- DATASET SECTION:
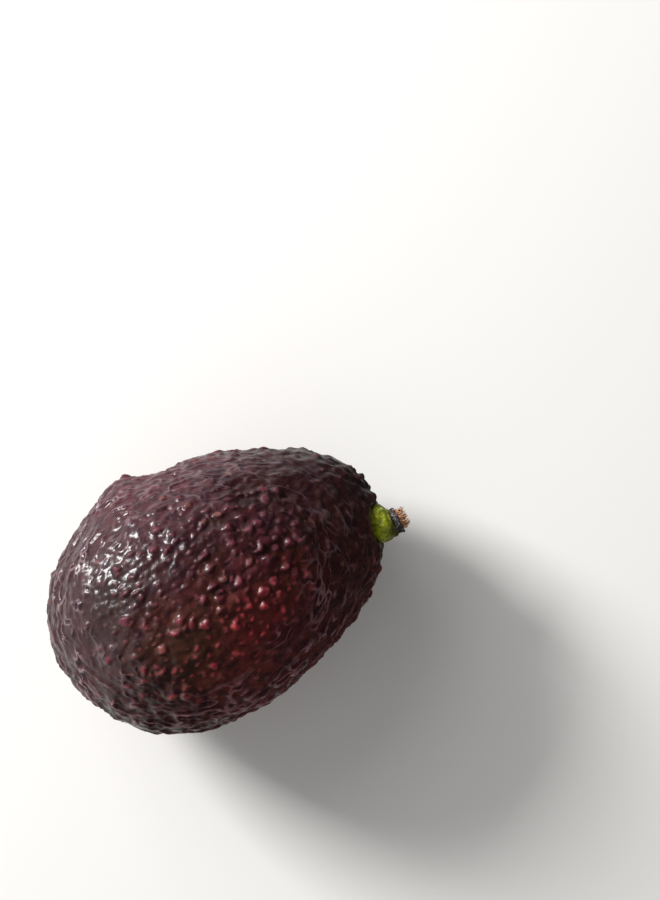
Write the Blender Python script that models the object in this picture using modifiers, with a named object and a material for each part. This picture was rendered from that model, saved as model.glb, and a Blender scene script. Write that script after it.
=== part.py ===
"""A ripe, rough-skinned avocado lying on its side, with its short stem stub still on.

Metres, +Z up. The origin is the centre of the small flat spot that the fruit rests on, and +X
points along the fruit to its stem end. The fruit is first shaped about its own long axis, then
tipped until its weight stands over the lowest point, and pressed flat there.
"""

from math import atan2, cos, exp, radians, sin, tan

import bmesh
import bpy
from mathutils import Matrix, Vector

# Fruit, before it is tipped. The outline's half width is a sine series in the angle from the
# blossom end: the first term is the girth, the second makes the stem end narrower, and the
# third makes both ends blunter.
FRUIT_LENGTH = 0.0924
FRUIT_WIDTH = 0.0682
FRUIT_HEIGHT = 0.0680
STEM_END_TAPER = 0.00285
END_BLUNTNESS = 0.00046
REST_TIP = radians(8)

# Where it rests: how deep the lowest skin is pressed in, and how softly the spot's edge turns up.
FLAT_SPOT_DEPTH = 0.0012
FLAT_SPOT_EDGE = 0.0004

# Uneven growth. Each swelling or hollow has a compass angle about the fruit's middle (0 at the
# stem end, 90 on the +Y flank), an angle above the horizontal, a height, and the angle that it
# spreads over, all in degrees but the height.
SWELLINGS = (
    ("shoulder of the blossom end", 108, 2, 0.0018, 7),
    ("shoulder, upper part", 112, 18, 0.0011, 9),
    ("shoulder, lower part", 106, -15, 0.0013, 9),
    ("facet behind the shoulder", 138, 6, -0.0018, 13),
    ("hollow before the shoulder", 89, 2, -0.0012, 8),
    ("hollow, upper part", 88, 18, -0.0007, 9),
    ("hollow, lower part", 88, -15, -0.0008, 9),
    ("hollow of the left flank", 50, 6, -0.0008, 16),
    ("left stem shoulder", 16, 0, 0.0011, 13),
    ("right stem shoulder", 328, -6, 0.0010, 13),
    ("hollow of the right flank", 288, 0, -0.0007, 20),
    ("right cheek", 216, -6, -0.0003, 18),
    ("blossom end", 175, 0, 0.0006, 12),
    ("rise of the back", 75, 62, 0.0007, 24),
    ("dip of the back", 200, 70, -0.0006, 20),
    ("dip beside the spot", 300, -55, -0.0006, 22),
    ("rise beside the spot", 120, -50, 0.0007, 24),
)

# Stem stub. Its seat is a shallow dimple off the long axis, and the stub leans away from it. The
# stub is a green swelling that narrows to a dried collar and ends where it was broken off aslant.
STEM_SEAT_BEARING = radians(-9)
STEM_SEAT_RISE = radians(9.5)
STEM_BEARING = radians(-22)
STEM_RISE = radians(8.5)
DIMPLE_DEPTH = 0.0016
DIMPLE_SPREAD = radians(8)
STEM_SUNK = 0.0016
FOOT_RADIUS = 0.0043
SWELL_RADIUS = 0.0049
SWELL_HEIGHT = 0.0034
NECK_RADIUS = 0.0035
NECK_HEIGHT = 0.0074
COLLAR_RADIUS = 0.0036
COLLAR_HEIGHT = 0.0086
END_RADIUS = 0.0031
STEM_LENGTH = 0.0107
BREAK_SLANT = radians(18)
STEM_CLEARANCE = 0.0003

ICOSPHERE_LEVEL = 5
TURNED_STEPS = 32
SHARP_ANGLE = radians(50)

SKIN_COLOUR = (0.036, 0.019, 0.025, 1)
STEM_COLOUR = (0.150, 0.190, 0.022, 1)


def clear_scene():
    for obj in list(bpy.data.objects):
        bpy.data.objects.remove(obj, do_unlink=True)


def new_collection(name):
    collection = bpy.data.collections.new(name)
    bpy.context.scene.collection.children.link(collection)
    return collection


def new_material(name, colour, roughness):
    material = bpy.data.materials.new(name)
    material.use_nodes = True
    shader = material.node_tree.nodes["Principled BSDF"]
    shader.inputs["Base Color"].default_value = colour
    shader.inputs["Roughness"].default_value = roughness
    shader.inputs["Metallic"].default_value = 0
    return material


def direction(bearing, rise):
    """Unit vector at a compass angle about +Z and an angle above the horizontal, in radians."""
    return Vector((cos(rise) * cos(bearing), cos(rise) * sin(bearing), sin(rise)))


def bump(way, centre, height, spread):
    """Height, in direction way, of a round swelling that has fallen to 0.6 of its height at spread."""
    return height * exp(-0.5 * (way.angle(centre) / spread) ** 2)


def fruit_point(unit):
    """The point of the fruit's skin for a point of the unit sphere, about the fruit's own axis."""
    from_blossom = Vector((-1, 0, 0)).angle(unit)
    round_axis = atan2(unit.z, unit.y)
    half_width = FRUIT_WIDTH / 2 * sin(from_blossom)
    half_width += STEM_END_TAPER * sin(2 * from_blossom)
    half_width += END_BLUNTNESS * sin(3 * from_blossom)
    point = Vector(
        (
            -FRUIT_LENGTH / 2 * cos(from_blossom),
            half_width * cos(round_axis),
            half_width * sin(round_axis) * FRUIT_HEIGHT / FRUIT_WIDTH,
        )
    )
    way = point.normalized()
    growth = bump(way, direction(STEM_SEAT_BEARING, STEM_SEAT_RISE), -DIMPLE_DEPTH, DIMPLE_SPREAD)
    for _, bearing, rise, height, spread in SWELLINGS:
        growth += bump(way, direction(radians(bearing), radians(rise)), height, radians(spread))
    return point + way * growth


def seat_point():
    """Where the stem's axis meets the skin, about the fruit's own axis."""
    way = direction(STEM_SEAT_BEARING, STEM_SEAT_RISE)
    unit = way.copy()
    for _ in range(20):
        unit = (unit + way - fruit_point(unit).normalized()).normalized()
    return fruit_point(unit)


def pressed(height):
    """Height above the resting surface after the lowest skin is pressed flat, with a soft edge."""
    if height >= FLAT_SPOT_EDGE:
        return height
    if height <= -FLAT_SPOT_EDGE:
        return 0.0
    return (height + FLAT_SPOT_EDGE) ** 2 / (4 * FLAT_SPOT_EDGE)


def make_fruit(collection, material):
    """The fruit as picked, and the matrix that carries its own axis into the row's frame."""
    shape = bmesh.new()
    bmesh.ops.create_icosphere(shape, subdivisions=ICOSPHERE_LEVEL, radius=1)
    tip = Matrix.Rotation(REST_TIP, 4, "Y")
    for vertex in shape.verts:
        vertex.co = tip @ fruit_point(vertex.co.normalized())
    lowest = min(vertex.co.z for vertex in shape.verts)
    spot_height = lowest + FLAT_SPOT_DEPTH
    spot = [v.co.copy() for v in shape.verts if v.co.z - spot_height <= -FLAT_SPOT_EDGE]
    middle = sum(spot, Vector()) / len(spot)
    to_row = Matrix.Translation((-middle.x, -middle.y, -spot_height)) @ tip
    for vertex in shape.verts:
        x, y, z = vertex.co
        vertex.co = (x - middle.x, y - middle.y, pressed(z - spot_height))
    mesh = bpy.data.meshes.new("fruit")
    shape.to_mesh(mesh)
    shape.free()
    mesh.materials.append(material)
    mesh.shade_smooth()
    mesh.set_sharp_from_angle(angle=SHARP_ANGLE)
    fruit = bpy.data.objects.new("fruit", mesh)
    collection.objects.link(fruit)
    return fruit, to_row


def turned(name, profile, collection):
    """A solid turned about its own Z from (radius, height) points that run from the top down."""
    shape = bmesh.new()
    points = [shape.verts.new((radius, 0, height)) for radius, height in profile]
    for upper, lower in zip(points, points[1:]):
        shape.edges.new((upper, lower))
    mesh = bpy.data.meshes.new(name)
    shape.to_mesh(mesh)
    shape.free()
    solid = bpy.data.objects.new(name, mesh)
    collection.objects.link(solid)
    screw = solid.modifiers.new("turn", "SCREW")
    screw.axis = "Z"
    screw.steps = screw.render_steps = TURNED_STEPS
    screw.use_merge_vertices = True
    screw.merge_threshold = 0.00001
    screw.use_smooth_shade = True
    return solid


def stem_profile(grown=0.0):
    """The stub's outline from its broken end down to its foot. Grown is added all round."""
    return (
        (0, STEM_LENGTH + grown),
        (END_RADIUS + grown, STEM_LENGTH + grown),
        (COLLAR_RADIUS + grown, COLLAR_HEIGHT),
        (NECK_RADIUS + grown, NECK_HEIGHT),
        (SWELL_RADIUS + grown, SWELL_HEIGHT),
        (FOOT_RADIUS + grown, STEM_SUNK),
        (FOOT_RADIUS + grown, -grown),
        (0, -grown),
    )


def as_cutter(cutter, target, name):
    """Take the cutter's solid away from the target, and keep it out of the build."""
    cutter.hide_render = True
    cutter.display_type = "WIRE"
    cut = target.modifiers.new(name, "BOOLEAN")
    cut.operation = "DIFFERENCE"
    cut.object = cutter


def make_stem(parts, cutters, material, seat):
    """The stub, with its end broken off on a slant that leaves its full length on one side."""
    stem = turned("stem", stem_profile(), parts)
    stem.data.materials.append(material)
    stem.matrix_world = seat
    side = 6 * END_RADIUS
    shape = bmesh.new()
    bmesh.ops.create_cube(shape, size=side)
    mesh = bpy.data.meshes.new("break_cutter")
    shape.to_mesh(mesh)
    shape.free()
    breaker = bpy.data.objects.new("break_cutter", mesh)
    cutters.objects.link(breaker)
    break_height = STEM_LENGTH - END_RADIUS * tan(BREAK_SLANT)
    break_plane = Matrix.Translation((0, 0, break_height)) @ Matrix.Rotation(BREAK_SLANT, 4, "Y")
    breaker.matrix_world = seat @ break_plane @ Matrix.Translation((0, 0, side / 2))
    as_cutter(breaker, stem, "broken_end")


def cut_seat(fruit, cutters, seat):
    """The socket in the fruit: the stub's own outline, larger by the clearance."""
    socket = turned("seat_cutter", stem_profile(STEM_CLEARANCE), cutters)
    socket.matrix_world = seat
    as_cutter(socket, fruit, "stem_seat")


def main():
    clear_scene()
    parts = new_collection("avocado")
    cutters = new_collection("cutters")
    skin = new_material("skin", SKIN_COLOUR, 0.35)
    bark = new_material("stem", STEM_COLOUR, 0.55)
    fruit, to_row = make_fruit(parts, skin)
    along = direction(STEM_BEARING, STEM_RISE)
    foot = seat_point() - along * STEM_SUNK
    seat = to_row @ Matrix.Translation(foot) @ along.to_track_quat("Z", "Y").to_matrix().to_4x4()
    make_stem(parts, cutters, bark, seat)
    cut_seat(fruit, cutters, seat)


main()
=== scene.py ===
from math import cos, pi, radians, sin, tau

import bmesh
import bpy
from mathutils import Matrix, Vector, noise


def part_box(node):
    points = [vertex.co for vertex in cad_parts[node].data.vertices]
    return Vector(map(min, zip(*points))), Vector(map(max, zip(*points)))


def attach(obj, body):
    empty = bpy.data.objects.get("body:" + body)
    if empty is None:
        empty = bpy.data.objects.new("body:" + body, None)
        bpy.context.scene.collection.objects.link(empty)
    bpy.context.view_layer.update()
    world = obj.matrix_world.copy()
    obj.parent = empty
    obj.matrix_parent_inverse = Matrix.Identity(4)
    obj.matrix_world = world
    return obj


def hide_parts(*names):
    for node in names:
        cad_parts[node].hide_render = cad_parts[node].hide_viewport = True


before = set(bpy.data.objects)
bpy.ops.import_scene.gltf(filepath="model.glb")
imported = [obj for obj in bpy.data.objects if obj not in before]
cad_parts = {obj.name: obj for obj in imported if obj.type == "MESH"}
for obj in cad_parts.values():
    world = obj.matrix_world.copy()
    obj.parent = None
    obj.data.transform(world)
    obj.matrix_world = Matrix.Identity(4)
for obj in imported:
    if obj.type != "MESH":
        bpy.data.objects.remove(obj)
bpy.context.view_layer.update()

scene = bpy.context.scene
MM = 0.001


# Where the stub stands. A ripe fruit's stem breaks off at its seat, so the seat's place and the way
# that the stub leans are wanted by the skin as well as by the stub. The stub's foot is the largest
# flat face of its solid, and it stands in a shallow well of the skin.
FOOT_DEPTH = 1.6 * MM
FOOT_WIDTH = 8.8 * MM


def largest_face(mesh):
    """The middle of a mesh's largest flat face, and the way that it looks."""
    faces = {}
    for polygon in mesh.polygons:
        way = tuple(round(c, 2) for c in polygon.normal)
        faces.setdefault(way, []).append((polygon.area, polygon.center.copy(), polygon.normal.copy()))
    largest = max(faces.values(), key=lambda parts: sum(part[0] for part in parts))
    area = sum(part[0] for part in largest)
    middle = sum((part[0] * part[1] for part in largest), Vector()) / area
    return middle, sum((part[0] * part[2] for part in largest), Vector()).normalized()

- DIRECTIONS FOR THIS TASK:
Extract exactly and only the span of lines that begins at the line containing "fruit, to_row = make_fruit(parts, skin)" and ends at the line containing "before = set(bpy.data.objects)".

- COMPLETE ANSWER:
    fruit, to_row = make_fruit(parts, skin)
    along = direction(STEM_BEARING, STEM_RISE)
    foot = seat_point() - along * STEM_SUNK
    seat = to_row @ Matrix.Translation(foot) @ along.to_track_quat("Z", "Y").to_matrix().to_4x4()
    make_stem(parts, cutters, bark, seat)
    cut_seat(fruit, cutters, seat)


main()
=== scene.py ===
from math import cos, pi, radians, sin, tau

import bmesh
import bpy
from mathutils import Matrix, Vector, noise


def part_box(node):
    points = [vertex.co for vertex in cad_parts[node].data.vertices]
    return Vector(map(min, zip(*points))), Vector(map(max, zip(*points)))


def attach(obj, body):
    empty = bpy.data.objects.get("body:" + body)
    if empty is None:
        empty = bpy.data.objects.new("body:" + body, None)
        bpy.context.scene.collection.objects.link(empty)
    bpy.context.view_layer.update()
    world = obj.matrix_world.copy()
    obj.parent = empty
    obj.matrix_parent_inverse = Matrix.Identity(4)
    obj.matrix_world = world
    return obj


def hide_parts(*names):
    for node in names:
        cad_parts[node].hide_render = cad_parts[node].hide_viewport = True


before = set(bpy.data.objects)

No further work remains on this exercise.